Earlier this month, the United States celebrated a dubious anniversary. On Oct. 7, 2001, President George W. Bush invaded Afghanistan, marking the beginning of Operation Enduring Freedom -- a quagmire that continues to this day under the code name Operation Freedom's Sentinel. The war is now the second longest in American history, next to Vietnam, and as Maj. Danny Sjursen noted in a recent essay for Truthdig, "teenagers born after 9/11 will begin to join the military and, eventually, fight" in its battles. Yet despite this, or perhaps because of it, the conflict remains out of sight and out of mind for an overwhelming majority of Americans.
Lyle Jeremy Rubin refuses to remain silent. A Ph.D. candidate, former U.S. Marine and member of About Face: Veterans Against the War, he contends that the public's poor understanding of the conflict is matched only by that of the country's political and media elite. Rubin has grown especially disillusioned with liberals and Democrats whose purportedly peaceful politics have proved to be anything but. As he tells Robert Scheer, "Celebrated commenters like Rachel Maddow and Lawrence O'Donnell fail to cover America's ongoing wars and the roles some of their favorite guests have played in expanding them."

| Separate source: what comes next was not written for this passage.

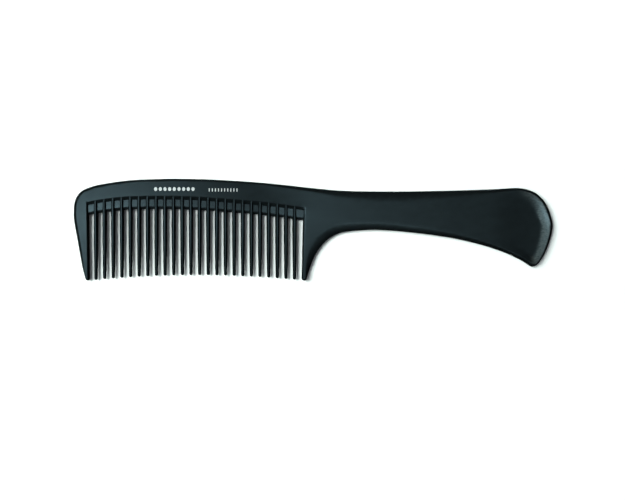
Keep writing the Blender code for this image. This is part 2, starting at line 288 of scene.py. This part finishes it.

In the latest episode of "Scheer Intelligence," Rubin expounds on a range of topics including progressive media and the corrupting influence of arms dealing in U.S. foreign policy. "I mean we are by far the biggest arms dealer in the world," he says. "And a lot of the enemies, the official enemies that our government has, [were] in one way or another created by these arms deals. ...We're making a lot of money by selling [Saudi Arabia] arms that are being used in a genocide in Yemen. And the discussion's just nowhere to be found."
Rubin also examines the recent murder of Washington Post writer Jamal Khashoggi, and how the Trump presidency has laid bare the true nature of the U.S.-Saudi relationship for all the world to see, voluntarily or not. "This is where I think Trump was right when he talked about why the United States wasn't going to do much in response to the assassination of the Saudi Arabian journalist," he continues. "There's a lot of jobs on the line when it comes to these arms deals."